The Environment: Atlas of AI

Kate Crawford, Atlas of AI

If you’re interested in the impact of modern AI and want to see beyond the tech industry’s promises, this book is essential. Kate Crawford reveals that AI is more than just a miraculous and intangible form of machine intelligence. In “Atlas of AI,” we learn about the tangible, material side of the AI industry: from lithium mines to data preparation factories in the global south, automated workplaces, vast data archives, AI training camps, and the Pentagon’s algorithmic warfare team. According to Crawford, AI is primarily an “extraction technology,” profiting from minerals, cheap labor, and vast amounts of data.

The Mathematics: Why Machines Learn

Anil Ananthaswamy, Why Machines Learn

If you want to know how machine learning works, this book is highly recommended. Yes, it involves math, but it’s relatively simple. Anil Ananthaswamy repeats concepts from different perspectives, helping you understand why and how machines learn.

Learning Through Play: Understanding Artificial Intelligence

Pit Noack, Sophia Sanner, Understanding Artificial Intelligence

What happens when an artist, musician, and software developer writes a book on AI basics? You get a book that’s far from boring, despite the technical subject.

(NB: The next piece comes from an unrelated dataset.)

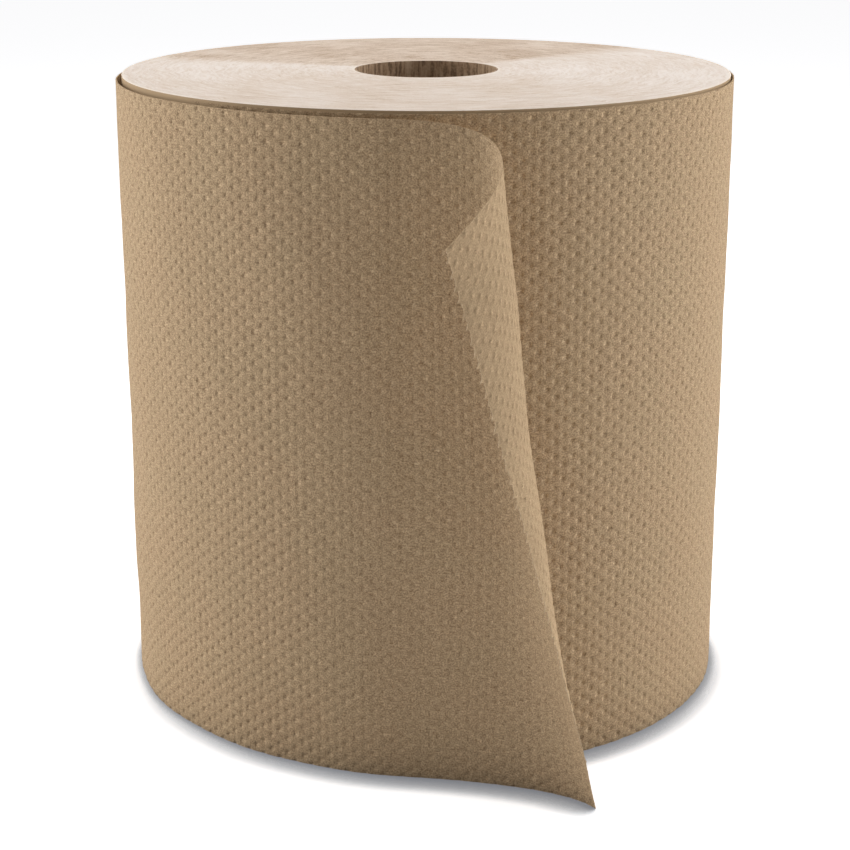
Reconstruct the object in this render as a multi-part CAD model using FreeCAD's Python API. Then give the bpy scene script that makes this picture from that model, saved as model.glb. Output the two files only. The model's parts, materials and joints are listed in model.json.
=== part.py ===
import FreeCAD, Part
import math
import os

from FreeCAD import Vector

# A roll of paper towel standing on its end, with its outer turn hanging loose.
# Millimetres and degrees. The origin is the centre of the lower end, on the roll's axis, and +Z
# runs up the axis. The front is -Y. An azimuth is measured from the front towards +X.

# Wound body
roll_height = 200.0
body_radius = 97.3

# Paperboard core
bore_radius = 22.5
core_wall = 0.6
core_glue_gap = 0.05

# Turns that show on the sawn ends, as one spiral groove
groove_turns = 4
groove_width = 1.4
groove_depth = 0.5
groove_margin = 4.0

# Loose outer turn
sheet = 0.4
edge_drop = 1.7
merge_azimuth = -45.0
slot_azimuth = 45.0
settle_arc = 45.0
settled_gap = 0.05
slack_per_turn = 1.6
lift_arc = 40.0
lift_rise = 3.0
lift_power = 1.3
release_azimuth = -5.5

# Free tail: its lower edge lies on the floor line, its upper edge curls forward and down
lower_length = 66.0
lower_curl = 50.7
lower_power = 3.36
upper_length = 85.0
upper_curl = 151.2
upper_power = 1.1
upper_dip = 43.3
dip_power = 1.4
ruling_fan = 0.76

# Tear edge
tooth_pitch = 4.2
tooth_depth = 1.0
tooth_tip = 0.5

# Fineness of the formulas' curves: degrees of web in one arc, panels of the tail along its length
# and up its height, and steps along each of its edges
web_step = 30.0
tail_panels = 8
tail_bands = 2
path_steps = 80

# Share of the tail's length over which the sheet's direction at the tear edge is taken
tear_sight = 0.03

web_height = roll_height - edge_drop
paper_bore = bore_radius + core_wall + core_glue_gap
release_turn = 360.0 + release_azimuth - merge_azimuth


def polar(radius, azimuth, z=0.0):
    a = math.radians(azimuth)
    return Vector(radius * math.sin(a), -radius * math.cos(a), z)


# Radius of the web's outer face by the angle wound since it left the body: it rises by its own
# thickness, gains slack evenly, and lifts off as a power of the last arc before it is released.
def web_radius(turned):
    settle = min(turned / settle_arc, 1.0)
    rise = (sheet + settled_gap) * settle * settle * (3.0 - 2.0 * settle)
    lifted = max(turned - (release_turn - lift_arc), 0.0) / lift_arc
    return body_radius + rise + slack_per_turn * turned / 360.0 + lift_rise * lifted ** lift_power


def web_point(turned, inset=0.0):
    return polar(web_radius(turned) - inset, merge_azimuth + turned)


# Heading of the web where it is released, towards the viewer from +X.
def release_heading():
    small = 0.01
    growth = (web_radius(release_turn) - web_radius(release_turn - small)) / math.radians(small)
    return -release_azimuth + math.degrees(math.atan2(growth, web_radius(release_turn)))


# Horizontal unit vector square to a heading, on the side where the roll is.
def roll_side(heading):
    a = math.radians(heading)
    return Vector(math.sin(a), math.cos(a), 0.0)


def direction(heading, dip):
    a = math.radians(heading)
    b = math.radians(dip)
    return Vector(math.cos(b) * math.cos(a), -math.cos(b) * math.sin(a), -math.sin(b))


# Smooth curve that passes each point at its share of the way.
def spline(points, shares):
    curve = Part.BSplineCurve()
    curve.interpolate(Points=points, Parameters=shares)
    return curve


def line(a, b):
    return Part.LineSegment(a, b).toShape()


def ring(outer, inner, height, z=0.0):
    disc = Part.makeCylinder(outer, height, Vector(0, 0, z))
    return disc.cut(Part.makeCylinder(inner, height, Vector(0, 0, z)))


def spread(first, last, step):
    count = max(2, round(abs(last - first) / step))
    return [first + (last - first) * i / count for i in range(count + 1)]


# One face of the web in plan, as a chain of arcs whose ends and middles lie on the web's spiral.
def web_arcs(first, last, inset=0.0, end=None):
    turns = spread(first, last, web_step)
    points = [web_point(t, inset) for t in turns]
    if end:
        points[-1] = end
    middles = [web_point((a + b) / 2.0, inset) for a, b in zip(turns, turns[1:])]
    return [Part.Arc(a, m, b).toShape() for a, m, b in zip(points, middles, points[1:])]


# Plan of the body with its last turn and a bit: the web's outer face from its release back to
# where it leaves the body, round the body to the slot's end, and out again along the inner face.
def web_plan():
    released = web_point(release_turn)
    inner_end = released + roll_side(release_heading()) * sheet
    slot_turn = slot_azimuth - merge_azimuth
    outer = web_arcs(release_turn, 0.0)
    inner = web_arcs(slot_turn, release_turn, sheet, inner_end)
    slot_foot = polar(body_radius, slot_azimuth)
    middle = (merge_azimuth - 360.0 + slot_azimuth) / 2.0
    body = Part.Arc(web_point(0.0), polar(body_radius, middle), slot_foot).toShape()
    slot_end = line(slot_foot, web_point(slot_turn, sheet))
    edges = outer + [body, slot_end] + inner + [line(inner_end, released)]
    hole = Part.Wire(Part.makeCircle(paper_bore))
    return Part.Face([Part.Wire(edges), hole])


def wound_body():
    web = web_plan().extrude(Vector(0, 0, web_height))
    sawn_end = ring(body_radius, paper_bore, edge_drop, web_height)
    return web.fuse(sawn_end)


# Flat spiral strip in half turns about two centres, so each side is a chain of true arcs.
def turn_strip(z, depth):
    first = paper_bore + groove_margin
    last = body_radius - groove_margin - groove_width
    half_pitch = (last - first) / (2 * groove_turns)
    sides = []
    for offset in (0.0, groove_width):
        arcs = []
        for half in range(2 * groove_turns):
            way = 1 if half % 2 == 0 else -1
            radius = first + half_pitch * (half + 0.5) + offset
            centre = Vector(half_pitch / 2 * way, 0, z)
            start = centre + Vector(-radius * way, 0, 0)
            crest = centre + Vector(0, radius * way, 0)
            end = centre + Vector(radius * way, 0, 0)
            arcs.append(Part.Arc(start, crest, end).toShape())
        sides.append(arcs)
    inner, outer = sides
    opening = line(inner[0].Vertexes[0].Point, outer[0].Vertexes[0].Point)
    closing = line(inner[-1].Vertexes[-1].Point, outer[-1].Vertexes[-1].Point)
    wire = Part.Wire(Part.__sortEdges__(inner + [closing] + outer + [opening]))
    return Part.Face(wire).extrude(Vector(0, 0, depth))


# Point on an edge of the tail at a share of its length. The heading turns as a power of the
# share, and so does the dip.
def edge_point(start, share, length, curl, power, dip=0.0, dip_law=1.0):
    point = Vector(start)
    heading = release_heading()
    step = share / path_steps
    for i in range(path_steps):
        s = (i + 0.5) * step
        point = point + direction(heading + curl * s ** power, dip * s ** dip_law) * (length * step)
    return point


def lower_point(share):
    return edge_point(web_point(release_turn), share, lower_length, lower_curl, lower_power)


def upper_point(share):
    start = web_point(release_turn) + Vector(0, 0, web_height)
    return edge_point(start, share, upper_length, upper_curl, upper_power, upper_dip, dip_power)


# The lower edge is met faster at first, so the straight rulings fan out towards the upper corner.
def lower_share(share):
    return share + ruling_fan * share * (1.0 - share)


# Where one ruling of the tail meets both edges, with the way through the sheet at each.
def ruling(share):
    low_share = lower_share(share)
    low = lower_point(low_share)
    high = upper_point(share)
    low_side = roll_side(release_heading() + lower_curl * low_share ** lower_power)
    heading = release_heading() + upper_curl * share ** upper_power
    along = direction(heading, upper_dip * share ** dip_power)
    high_side = (high - low).cross(along).normalize()
    if high_side.dot(roll_side(heading)) < 0:
        high_side = high_side * -1
    return low, high, low_side, high_side


# A place on a ruling: its share of the way up, and how far through the sheet.
def ruling_point(edges, level, depth):
    low, high, low_side, high_side = edges
    foot = low + low_side * depth
    return foot + (high + high_side * depth - foot) * level


# The tail as a closed skin. Its rails run from the roll to the tear edge, first up the outer face
# and then down the inner one, with ruled panels between them, and strips close the two ends.
def tail_sheet():
    shares = [i / tail_panels for i in range(tail_panels + 1)]
    levels = [i / tail_bands for i in range(tail_bands + 1)]
    rulings = [ruling(s) for s in shares]
    rails = [[ruling_point(r, level, 0.0) for r in rulings] for level in levels]
    rails += [[ruling_point(r, level, sheet) for r in rulings] for level in reversed(levels)]
    curves = [spline(rail, shares) for rail in rails]
    faces = []
    for first, last in zip(shares, shares[1:]):
        edges = [curve.toShape(first, last) for curve in curves]
        faces += [Part.makeRuledSurface(a, b) for a, b in zip(edges, edges[1:] + edges[:1])]
    for end in (0, -1):
        for k in range(tail_bands):
            outside = line(rails[k][end], rails[k + 1][end])
            inside = line(rails[-1 - k][end], rails[-2 - k][end])
            faces.append(Part.makeRuledSurface(outside, inside))
    return closed_solid(faces)


def closed_solid(faces):
    skin = Part.makeShell(faces)
    skin.sewShape()
    solid = Part.Solid(Part.Shell(skin.Faces))
    if solid.Volume < 0:
        solid.reverse()
    return solid


# Wedge that cuts one notch. Its point lies a tooth's depth back from the tear edge, and it widens
# out past the edge. Up runs along the edge and back runs into the sheet.
def notch(foot, up, back, half_width):
    point = foot + back * tooth_depth
    mouth = foot - back * tooth_depth
    flare = up * (2 * half_width)
    through = up.cross(back)
    corners = [c - through * (2 * sheet) for c in (point, mouth + flare, mouth - flare)]
    face = Part.Face(Part.makePolygon(corners + corners[:1]))
    return face.extrude(through * (4 * sheet))


# Notches between the teeth of the tear edge, evenly spaced, each square to the sheet at its place.
def tear_notches():
    low, high = ruling(1.0)[:2]
    low_before, high_before = ruling(1.0 - tear_sight)[:2]
    up = (high - low).normalize()
    edge_length = (high - low).Length
    count = round(edge_length / tooth_pitch)
    half_width = (edge_length / count - tooth_tip) / 2.0
    notches = []
    for i in range(count):
        place = (i + 0.5) / count
        foot = low + (high - low) * place
        back = low_before + (high_before - low_before) * place - foot
        back = (back - up * back.dot(up)).normalize()
        notches.append(notch(foot, up, back, half_width))
    return notches


def paper_roll():
    tail = tail_sheet().cut(tear_notches())
    roll = wound_body().fuse(tail)
    roll = roll.cut(turn_strip(roll_height - groove_depth, groove_depth))
    return roll.cut(turn_strip(0.0, groove_depth))


def core():
    return ring(bore_radius + core_wall, bore_radius, roll_height)


def write(name, shape):
    shape = shape.removeSplitter()
    solids = shape.Solids
    if len(solids) == 1:
        shape = solids[0]
    print(name, "solids", len(solids), "faces", len(shape.Faces), "valid", shape.isValid(),
          "volume", round(shape.Volume, 1))
    shape.exportStep("parts/" + name + ".step")


os.makedirs("parts", exist_ok=True)
write("core", core())
write("paper_roll", paper_roll())
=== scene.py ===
import json

import bpy
import numpy as np
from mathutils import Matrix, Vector


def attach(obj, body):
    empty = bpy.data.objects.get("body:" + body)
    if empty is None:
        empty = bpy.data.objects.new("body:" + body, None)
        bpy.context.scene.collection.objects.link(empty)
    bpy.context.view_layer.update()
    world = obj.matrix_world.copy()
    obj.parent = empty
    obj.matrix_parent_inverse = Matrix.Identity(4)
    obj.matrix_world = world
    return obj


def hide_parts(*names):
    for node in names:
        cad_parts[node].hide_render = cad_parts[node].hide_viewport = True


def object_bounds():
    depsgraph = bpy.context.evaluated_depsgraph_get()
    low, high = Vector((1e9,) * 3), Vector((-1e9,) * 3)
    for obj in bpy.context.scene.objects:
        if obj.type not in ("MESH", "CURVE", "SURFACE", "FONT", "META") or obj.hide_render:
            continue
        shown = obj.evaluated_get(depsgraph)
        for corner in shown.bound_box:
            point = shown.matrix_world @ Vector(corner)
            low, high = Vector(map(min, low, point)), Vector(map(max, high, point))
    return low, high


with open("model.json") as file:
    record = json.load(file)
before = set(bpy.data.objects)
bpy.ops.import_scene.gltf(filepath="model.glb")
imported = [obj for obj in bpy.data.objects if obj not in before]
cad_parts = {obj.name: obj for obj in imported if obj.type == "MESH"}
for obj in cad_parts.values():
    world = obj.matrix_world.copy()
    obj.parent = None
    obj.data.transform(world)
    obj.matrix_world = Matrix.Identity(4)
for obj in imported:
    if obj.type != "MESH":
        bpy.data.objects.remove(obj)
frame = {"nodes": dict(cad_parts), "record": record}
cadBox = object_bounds()
mm = 0.001
rollHeight = cadBox[1].z
boreMount = next(m for m in frame["record"]["mounts"] if m["kind"] == "bore")
boreRadius = boreMount["dims"]["r_mm"] * mm
print("frame loaded, roll height", round(rollHeight / mm, 1), "mm")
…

The engaging texts, cartoons, and infographics by Sophia Sanner are complemented by numerous online example programs. You can experiment with different methods, see how simple scripts piece together texts, and explore what language models do when you tweak their parameters.

The Textbook: AI, A Modern Approach

Peter Norvig, Stuart Russell, Artificial Intelligence, A Modern Approach

The textbook by Norvig and Russell may seem intimidating with its 1,000 pages, but it covers much more than machine learning and neural networks. It starts with search algorithms, as search is also AI. Now, it begins with agents, but it also covers AI history and ethical questions. This comprehensive work is a widely cited university textbook.